Cape Town Animation Festival Director Wants Fest to ‘Act as the Gateway to the Continent’

Stick Man
Courtesy of Orange Eyes Limited

Animators and top toons from around the world will head south this week, as the fifth Cape Town International Animation Festival (CTIAF) kicks off on Thursday in South Africa.

Formerly known as Kunjanimation, the fest is the country’s biggest animation showcase, with this year’s expanded focus underscoring director Dianne Makings’ hopes that the festival will become a regular fixture on the global animation circuit, and ultimately “act as the gateway to the continent.”

The four-day fest will bring together award-winning toons from a host of countries, including France, Brazil, Australia, Ireland and the host nation. Among the programming highlights will be the African premiere of “Stick Man,” which was produced by the U.K.’s Oscar-nominated Magic Light Pictures and animated by South Africa’s Triggerfish Studios. Local bizzers will also get a chance to rub shoulders with animation veterans from around the globe, with a series of workshops led by industry leaders.

For South Africa, the festival reflects the growing stakes for an industry that has put itself on the global animation map in recent years. Triggerfish — the country’s largest studio — has broken domestic box office records with its two feature films, “The Adventures of Zambezia” and “Khumba,” which combined have been distributed in more than 150 territories. Other success stories include Sunrise Productions, which has inked a deal for the fifth and sixth seasons of “Jungle Beat,” an animated series that’s being distributed in more than 120 countries.

“The landscape is shifting from only service work (still a valuable bread and butter component to the industry) to the development of individual IP, and that’s really encouraging for all our members,” says Makings.

Triggerfish is leading the pack.
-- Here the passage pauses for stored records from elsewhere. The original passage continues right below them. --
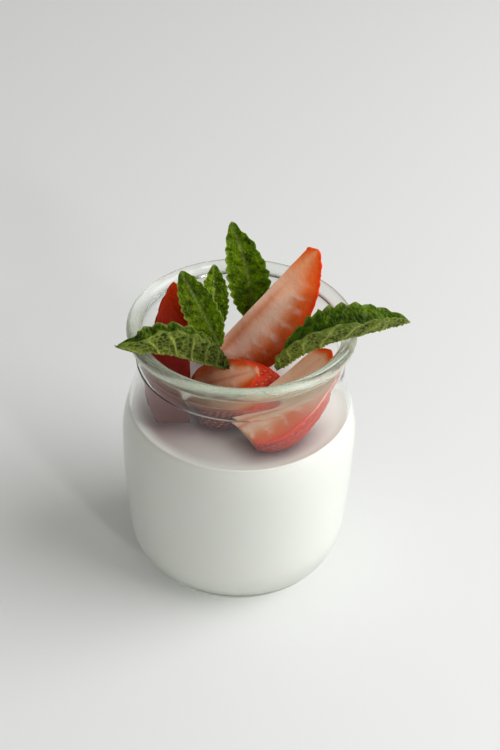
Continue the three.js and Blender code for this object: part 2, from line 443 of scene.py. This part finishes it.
def make_jar():
    """The glass, with a fine seam at the front left of its neck.

    Of its named values, rim is 1 in the thick bead, base is 1 in the thick foot, milk says how
    cloudy the bead is, and front is 1 on the near side.
    """
    heel = (JAR["heel_radius"], JAR["heel_height"])
    body = (JAR["body_radius"], JAR["body_top"])
    neck = (JAR["neck_radius"], JAR["neck_bottom"])
    centre = (JAR["base_radius"], heel[1])
    bead = (JAR["bead_centre_radius"], JAR["bead_centre_height"])
    seam = []
    for i in range(SEAM["steps"] + 1):
        height = SEAM["height"] + SEAM["width"] * (i / SEAM["steps"] - 0.5)
        rise = SEAM["depth"] * math.sin(math.pi * i / SEAM["steps"]) ** 2
        seam.append((JAR["neck_radius"] + rise, height))
    profile = (
        [(0, 0)]
        + arc(centre, heel[0] - centre[0], heel[1], -90, -15, 16)
        + run(heel, body, 16, barrel)
        + run(body, neck, 28, shoulder)[1:]
        + seam
        + arc(bead, JAR["bead_radius"], JAR["bead_radius"], -106, 200, 36)
        + [(JAR["neck_radius"] - JAR["wall"], bead[1] - JAR["lip_depth"])]
        + inner_profile(0)[::-1]
    )
    points, faces = lathe(profile, JAR["segments"])
    points = np.array(points)
    height = points[:, 2]
    radius = np.hypot(points[:, 0], points[:, 1])
    rise = np.where(np.abs(height - SEAM["height"]) < SEAM["width"], radius - JAR["neck_radius"], 0)
    turn = np.degrees(np.arctan2(-points[:, 1], -points[:, 0]))
    fade = smoothstep(-5, 12, turn) * (1 - smoothstep(85, 120, turn))
    drawn_in = 1 - np.clip(rise, 0, 1) * (1 - fade) / np.maximum(radius, 1)
    points[:, 0] *= drawn_in
    points[:, 1] *= drawn_in
    rim = smoothstep(bead[1] - 3.6, bead[1] - 1.6, height)
    base = 1 - smoothstep(2, 9, height)
    milk = np.zeros(len(points))
    for i in np.nonzero(rim > 0)[0]:
        around = points[i] / radius[i] * 3.2
        spot = Vector((around[0], around[1], height[i] * 0.9 + radius[i] * 1.3))
        milk[i] = 0.5 + 0.5 * noise.noise(spot) + 0.35 * noise.noise(spot * 3.1)
    # The near side, where the rim's tint and cloud also carry painted shade and refraction.
    front = smoothstep(-0.35, 0.3, -points[:, 1] / np.maximum(radius, 1))
    values = {"rim": rim, "base": base, "milk": np.clip(milk, 0, 1) * rim, "front": front}
    return mesh_object("glass_jar", points, faces, values)


def glass_material():
    """Clear glass, green in its thick rim and foot, cloudy in the rim; lamps shine through it."""
    s = Shading("jar_glass")
    # The thick rim's green, weighted to the near side: partly the glass's own tint, partly painted shade
    # of the bead there.
    front = s.math("ADD", 0.25, s.math("MULTIPLY", s.attribute("front"), 0.75))
    thick = s.math("MAXIMUM", s.math("MULTIPLY", s.attribute("rim"), front), s.attribute("base"))
    tint = s.mix(thick, (0.985, 0.99, 0.985, 1), (0.9, 0.93, 0.86, 1))
    rough = s.remap(s.attribute("rim"), 0, 1, 0.0, 0.22)
    glass = s.node("BsdfGlass", {"Color": tint, "Roughness": rough, "IOR": 1.44})
    # The bead's cloud, weighted to the near side: partly the glass's own, partly painted shade and
    # refraction there.
    milky = s.node("BsdfPrincipled", {"Base Color": colour(182, 188, 166), "Roughness": 0.3})
    cloudy = s.remap(s.attribute("milk"), 0.25, 0.8, 0.1, 0.6)
    near_rim = s.math("MULTIPLY", s.attribute("rim"), s.attribute("front"))
    share = s.math("MULTIPLY", cloudy, near_rim)
    body = s.node("MixShader", {0: share, 1: glass.outputs[0], 2: milky.outputs[0]})
    clear = s.node("BsdfTransparent", {"Color": (0.93, 0.95, 0.93, 1)})
    path = s.node("LightPath")
    lamp = s.math("MAXIMUM", path.outputs["Is Shadow Ray"], path.outputs["Is Diffuse Ray"])
    both = s.node("MixShader", {0: lamp, 1: body.outputs[0], 2: clear.outputs[0]})
    return s.surface(both.outputs[0])


# ---- the cream ----


def make_cream(toppings):
    """The set cream, a hair wider than the jar's inside.

    Of its named values, the one for the berries' juice and their painted shadow is 1 at what lies
    on it, top is 1 on its upper face and fades at the glass, and across runs from 0 at the left to
    1 at the right, for painted shade towards the left.
    """
    edge_height = FILL_HEIGHT + MENISCUS["height"]
    share = (edge_height - JAR["body_top"]) / (JAR["neck_bottom"] - JAR["body_top"])
    wall = JAR["body_radius"] + (JAR["neck_radius"] - JAR["body_radius"]) * shoulder(share)
    wall -= JAR["wall"] - INTO_WALL
    profile = [point for point in inner_profile(-INTO_WALL) if point[1] < FILL_HEIGHT]
    profile.append((wall, edge_height))
    for i in range(1, MENISCUS["steps"] + 1):
        drop = i / MENISCUS["steps"]
        height = FILL_HEIGHT + MENISCUS["height"] * (1 - drop) ** 2.2
        profile.append((wall - MENISCUS["width"] * drop, height))
    radius = profile[-1][0]
    rings = 26
    for i in range(1, rings):
        profile.append((radius * (1 - i / rings), FILL_HEIGHT))
    profile.append((0, FILL_HEIGHT))
    points, faces = lathe(profile, 144)

    tree = kdtree.KDTree(len(toppings))
    for i, place in enumerate(toppings):
        tree.insert(place, i)
    tree.balance()
    # The berries' juice and their painted shadow on the cream, strongest right next to them.
    juice_and_shadow = []
    for point in points:
        if point[2] < FILL_HEIGHT - 1:
            juice_and_shadow.append(0.0)
            continue
        distance = tree.find(point)[2]
        juice_and_shadow.append(math.exp(-((distance / JUICE_AND_SHADOW_REACH) ** 1.3)))
    points = np.array(points)
    top = smoothstep(FILL_HEIGHT - 1.5, FILL_HEIGHT - 0.2, points[:, 2])
    top *= 1 - 0.75 * smoothstep(wall - 4.5, wall - 0.3, np.hypot(points[:, 0], points[:, 1]))
    # Left to right across the cream, for the painted shade that darkens its top towards the left.
    across = smoothstep(-28, 26, points[:, 0])
    return mesh_object("cream", points, faces, {"juice_and_shadow": juice_and_shadow, "top": top, "across": across})


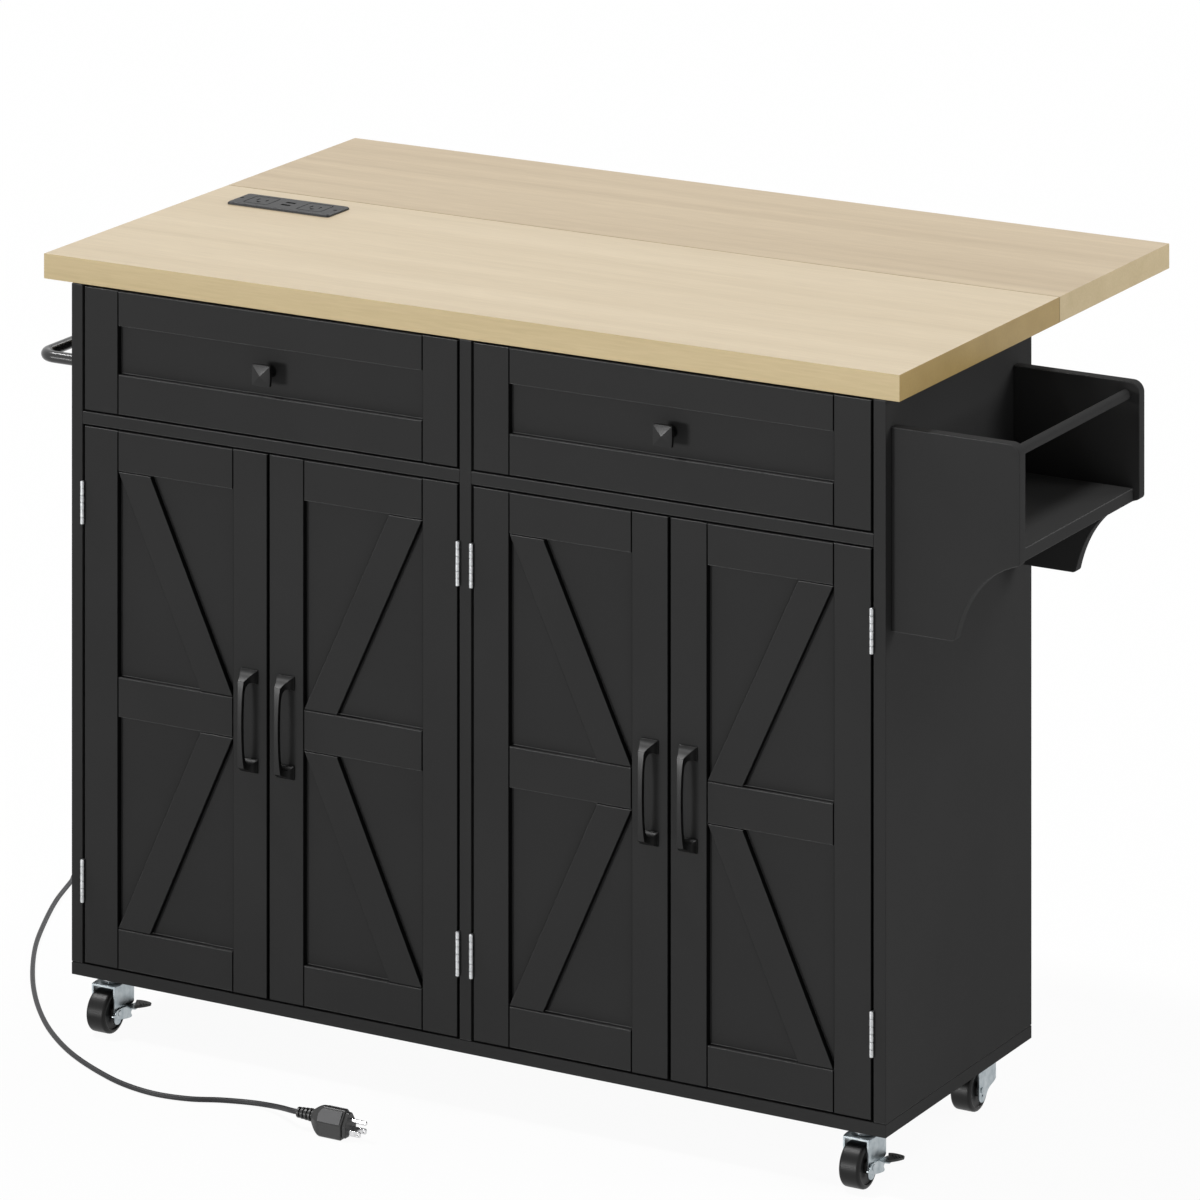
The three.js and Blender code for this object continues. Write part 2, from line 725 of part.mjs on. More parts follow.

Building on their successful partnership for “Stick Man,” the studio is currently in production with Magic Light Pictures Berlin on two 25-minute holiday specials for the BBC, based on Roald Dahl and Quentin Blake’s classic children’s book “Revolting Rhymes.”

The studio is also working on its next feature film, “Seal Team,” and has four features and four TV series in development, following on the heels of their ambitious Story Lab project, an Africa-wide toon talent search backed by South Africa’s Dept. of Trade and Industry and the Walt Disney Co.

According to animator Daniel Snaddon, the company’s full slate highlights its efforts to develop “a new robust studio pipeline … that will be able to accommodate more large-scale collaborative projects.”

That effort only underscores the broader challenges vexing the industry, according to Wendy Spinks, of Zeropoint Studios.

“One of our core weaknesses is [building the] capacity to engage and produce on an international level and be competitive in pricing, while not losing jobs or talent at the end of every production,” says Spinks, whose studio is currently developing three TV series through co-productions with partners in Canada and Ireland, as well as a short film in development with a French studio.

Spinks is part of an industry-wide effort to create an animation, audiovisual and digital arts cluster geared toward maintaining a “base of three developed and viable series in co-production for global export,” she says.

The goal is to ensure a steady pipeline of projects that allow South African animation to “thrive commercially on an international stage,” by tapping into opportunities with various co-production partners, and across multiple platforms.

In the mean time, industry stakeholders are lobbying for government to do its part, pushing for changes to South Africa’s current incentive scheme that would “make it more applicable, accessible and effectual for animation projects,” according to Nick Cloete, chairperson of industry body Animation SA.

The group is also engaging with private and public broadcasters to devote more of their budgets to locally produced animated content, and lobbying for the government to introduce local-content quotas for animation.

For their part, CTIAF organizers have forged ties with their counterparts at the Annecy International Animated Film Festival and at the London International Animation Festival, while a new partnership will be launched next year with Cartoons on the Bay, the Italian toon fest sponsored by RAI.

Those pairings, alongside the growing number of international co-productions inked through South Africa’s nine co-production treaties, only emphasize “the changing landscape of the industry, and how we are no longer an inward-facing industry, but rather a global exporter,” according to Makings.